Short problem:
Repeat the listing in full, exactly as it stands.

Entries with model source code
= = = = =
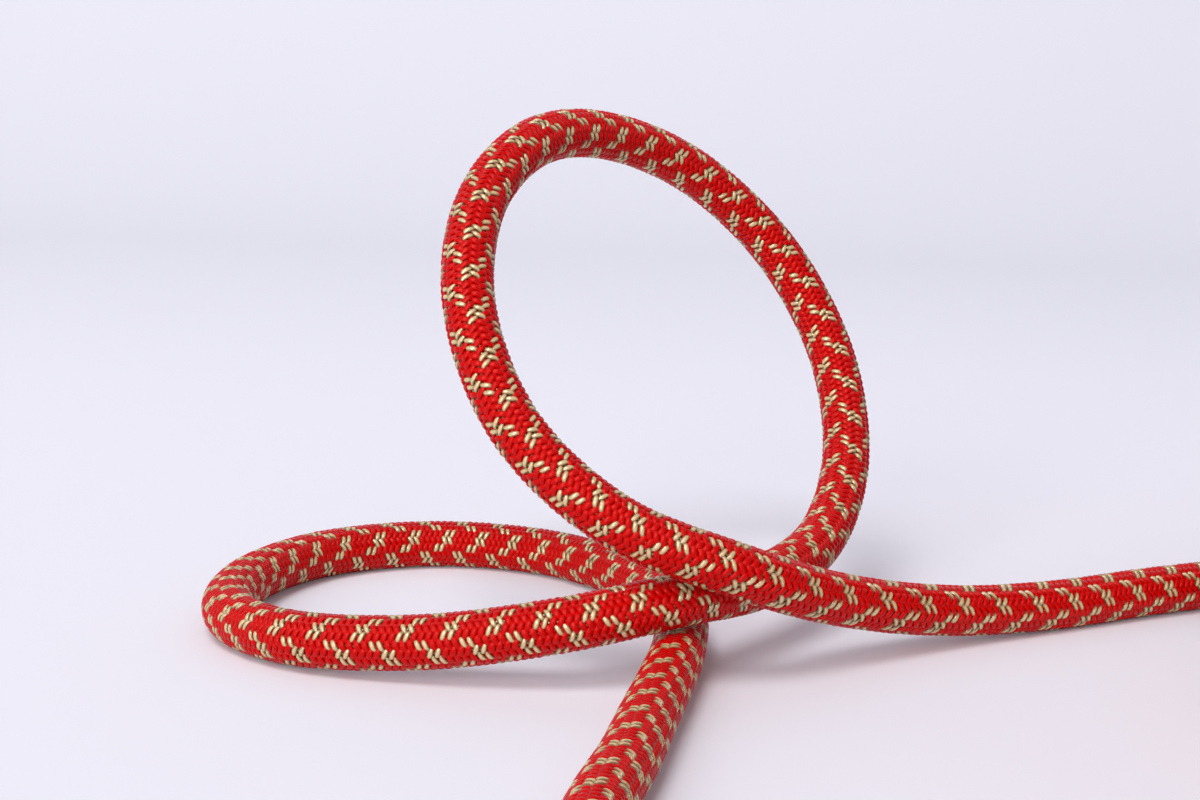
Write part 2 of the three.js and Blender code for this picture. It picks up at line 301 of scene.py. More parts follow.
@dataclass
class Shell:
    """Vertices, four-sided faces and a UV place for each face corner."""

    vertices: Rows  # one row each, in millimetres
    faces: Rows  # four vertex numbers each
    corners: Rows  # one UV row for each corner of each face

    def outward(self) -> "Shell":
        """Turn the faces round if they point inwards, so that the volume is negative.

        Returns:
            The shell itself, or a copy whose faces are turned round.
        """
        a, b, c, d = (self.vertices[self.faces[:, i]] for i in range(4))
        if (a * (np.cross(b, c) + np.cross(c, d))).sum() >= 0:
            return self
        turned = self.corners.reshape(-1, 4, 2)[:, ::-1].reshape(-1, 2)
        return Shell(self.vertices, self.faces[:, ::-1], turned)

    @staticmethod
    def tube(rings: Rows, along: Rows, closed: bool = False) -> "Shell":
        """Join rings of corners into a tube. U runs from 0 to 1 round it.

        Args:
            rings: Corners by ring, side and axis, in millimetres. The number of sides is even.
            along: The V of each ring.
            closed: Whether the last ring joins on to the first. If not, both ends are capped.

        Returns:
            The tube, with its faces pointing outwards.
        """
        count, sides, _ = rings.shape
        start = np.arange(count if closed else count - 1)[:, None] * sides
        onward = (start + sides) % (count * sides)
        side = np.arange(sides)[None, :]
        following = (side + 1) % sides
        faces = np.stack([start + side, start + following, onward + following, onward + side], -1)
        left, right = side / sides, (side + 1) / sides
        low, high = along[: len(start), None], np.roll(along, -1)[: len(start), None]
        pairs = ((left, low), (right, low), (right, high), (left, high))
        corners = np.stack([np.stack(np.broadcast_arrays(u, v), -1) for u, v in pairs], 2)
        caps, cap_corners = [], []
        ends = ((0, along[0], -1), ((count - 1) * sides, along[-1], 1))
        for base, level, order in () if closed else ends:
            for k in range(1, sides - 2, 2):
                caps.append([base, base + k, base + k + 1, base + k + 2][::order])
                cap_corners += [(0.0, level)] * 4
        return Shell(
            rings.reshape(-1, 3),
            np.vstack([faces.reshape(-1, 4), np.array(caps, int).reshape(-1, 4)]),
            np.vstack([corners.reshape(-1, 2), np.array(cap_corners, float).reshape(-1, 2)]),
        ).outward()

    @staticmethod
    def joined(shells: Sequence["Shell"]) -> "Shell":
        """Put several shells in one.

        Args:
            shells: The shells.

        Returns:
            One shell with all of their vertices and faces.
        """
        starts = np.cumsum([0] + [len(s.vertices) for s in shells[:-1]])
        return Shell(
            np.vstack([s.vertices for s in shells]),
            np.vstack([s.faces + start for s, start in zip(shells, starts)]),
            np.vstack([s.corners for s in shells]),
        )

    def to_object(self, name: str, uv_name: str) -> Piece:
        """Make a Blender object of the shell, in metres.

        Args:
            name: The object's name.
            uv_name: The UV map's name.

        Returns:
            The new object, linked to the scene.
        """
        mesh = bpy.data.meshes.new(name)
        mesh.vertices.add(len(self.vertices))
        mesh.vertices.foreach_set("co", (self.vertices * MM).ravel())
        mesh.loops.add(self.faces.size)
        mesh.loops.foreach_set("vertex_index", self.faces.ravel())
        mesh.polygons.add(len(self.faces))
        mesh.polygons.foreach_set("loop_start", np.arange(0, self.faces.size, 4))
        mesh.polygons.foreach_set("use_smooth", np.ones(len(self.faces), bool))
        mesh.update(calc_edges=True)
        for layer_name in (uv_name, BAKE_MAP):
            layer = mesh.uv_layers.new(name=layer_name)
            layer.data.foreach_set("uv", self.corners.ravel())
        return link(name, mesh)


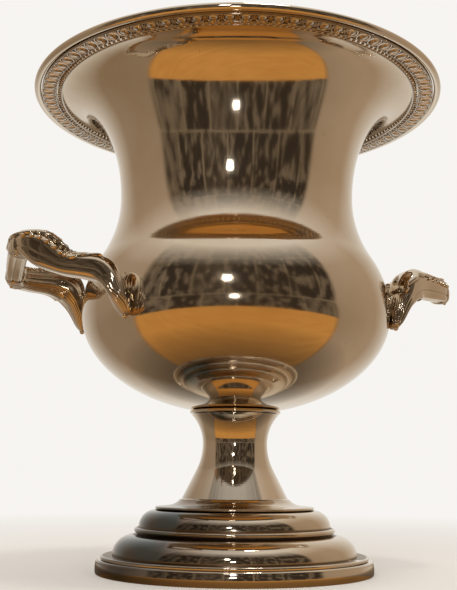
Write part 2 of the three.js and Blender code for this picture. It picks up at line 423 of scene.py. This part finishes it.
= = = = =
Final answer:
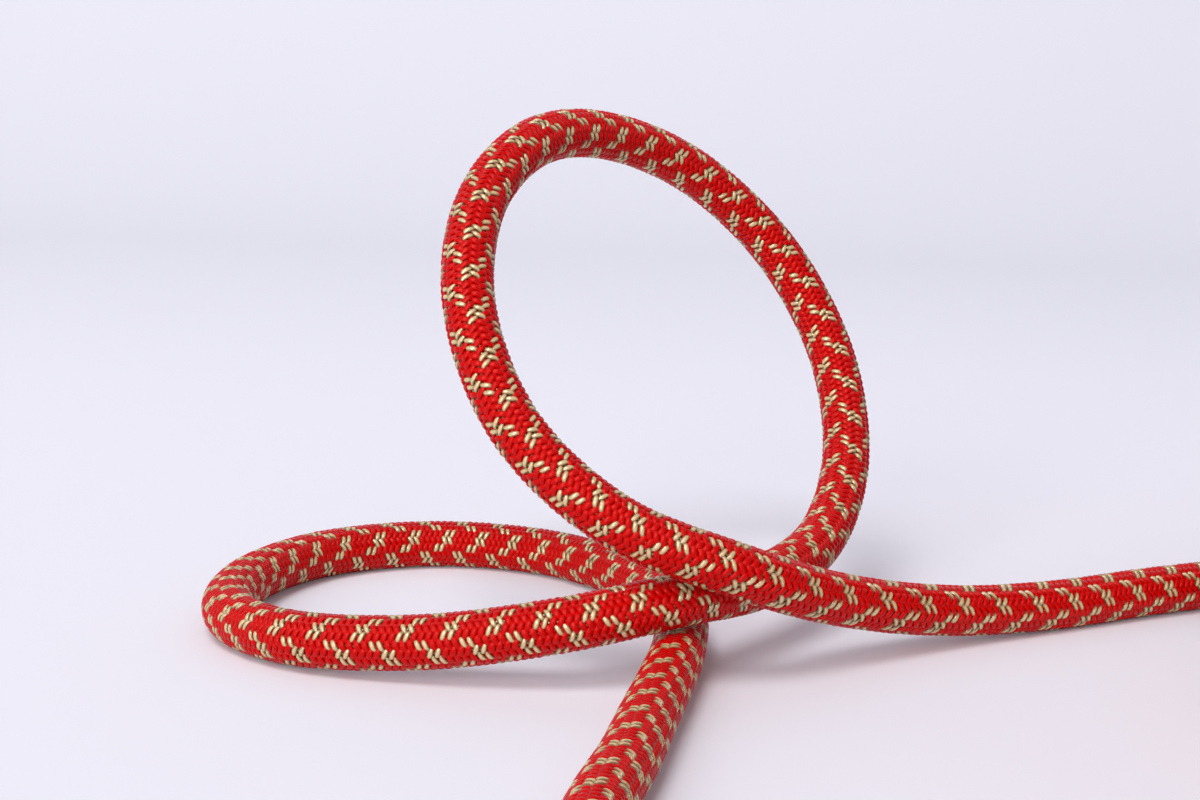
Write part 2 of the three.js and Blender code for this picture. It picks up at line 301 of scene.py. More parts follow.
@dataclass
class Shell:
    """Vertices, four-sided faces and a UV place for each face corner."""

    vertices: Rows  # one row each, in millimetres
    faces: Rows  # four vertex numbers each
    corners: Rows  # one UV row for each corner of each face

    def outward(self) -> "Shell":
        """Turn the faces round if they point inwards, so that the volume is negative.

        Returns:
            The shell itself, or a copy whose faces are turned round.
        """
        a, b, c, d = (self.vertices[self.faces[:, i]] for i in range(4))
        if (a * (np.cross(b, c) + np.cross(c, d))).sum() >= 0:
            return self
        turned = self.corners.reshape(-1, 4, 2)[:, ::-1].reshape(-1, 2)
        return Shell(self.vertices, self.faces[:, ::-1], turned)

    @staticmethod
    def tube(rings: Rows, along: Rows, closed: bool = False) -> "Shell":
        """Join rings of corners into a tube. U runs from 0 to 1 round it.

        Args:
            rings: Corners by ring, side and axis, in millimetres. The number of sides is even.
            along: The V of each ring.
            closed: Whether the last ring joins on to the first. If not, both ends are capped.

        Returns:
            The tube, with its faces pointing outwards.
        """
        count, sides, _ = rings.shape
        start = np.arange(count if closed else count - 1)[:, None] * sides
        onward = (start + sides) % (count * sides)
        side = np.arange(sides)[None, :]
        following = (side + 1) % sides
        faces = np.stack([start + side, start + following, onward + following, onward + side], -1)
        left, right = side / sides, (side + 1) / sides
        low, high = along[: len(start), None], np.roll(along, -1)[: len(start), None]
        pairs = ((left, low), (right, low), (right, high), (left, high))
        corners = np.stack([np.stack(np.broadcast_arrays(u, v), -1) for u, v in pairs], 2)
        caps, cap_corners = [], []
        ends = ((0, along[0], -1), ((count - 1) * sides, along[-1], 1))
        for base, level, order in () if closed else ends:
            for k in range(1, sides - 2, 2):
                caps.append([base, base + k, base + k + 1, base + k + 2][::order])
                cap_corners += [(0.0, level)] * 4
        return Shell(
            rings.reshape(-1, 3),
            np.vstack([faces.reshape(-1, 4), np.array(caps, int).reshape(-1, 4)]),
            np.vstack([corners.reshape(-1, 2), np.array(cap_corners, float).reshape(-1, 2)]),
        ).outward()

    @staticmethod
    def joined(shells: Sequence["Shell"]) -> "Shell":
        """Put several shells in one.

        Args:
            shells: The shells.

        Returns:
            One shell with all of their vertices and faces.
        """
        starts = np.cumsum([0] + [len(s.vertices) for s in shells[:-1]])
        return Shell(
            np.vstack([s.vertices for s in shells]),
            np.vstack([s.faces + start for s, start in zip(shells, starts)]),
            np.vstack([s.corners for s in shells]),
        )

    def to_object(self, name: str, uv_name: str) -> Piece:
        """Make a Blender object of the shell, in metres.

        Args:
            name: The object's name.
            uv_name: The UV map's name.

        Returns:
            The new object, linked to the scene.
        """
        mesh = bpy.data.meshes.new(name)
        mesh.vertices.add(len(self.vertices))
        mesh.vertices.foreach_set("co", (self.vertices * MM).ravel())
        mesh.loops.add(self.faces.size)
        mesh.loops.foreach_set("vertex_index", self.faces.ravel())
        mesh.polygons.add(len(self.faces))
        mesh.polygons.foreach_set("loop_start", np.arange(0, self.faces.size, 4))
        mesh.polygons.foreach_set("use_smooth", np.ones(len(self.faces), bool))
        mesh.update(calc_edges=True)
        for layer_name in (uv_name, BAKE_MAP):
            layer = mesh.uv_layers.new(name=layer_name)
            layer.data.foreach_set("uv", self.corners.ravel())
        return link(name, mesh)


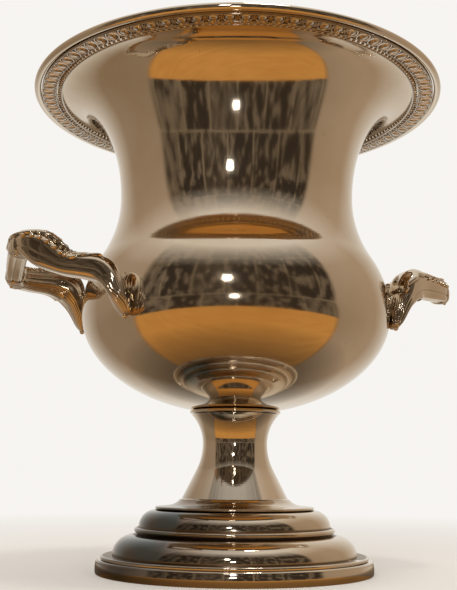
Write part 2 of the three.js and Blender code for this picture. It picks up at line 423 of scene.py. This part finishes it.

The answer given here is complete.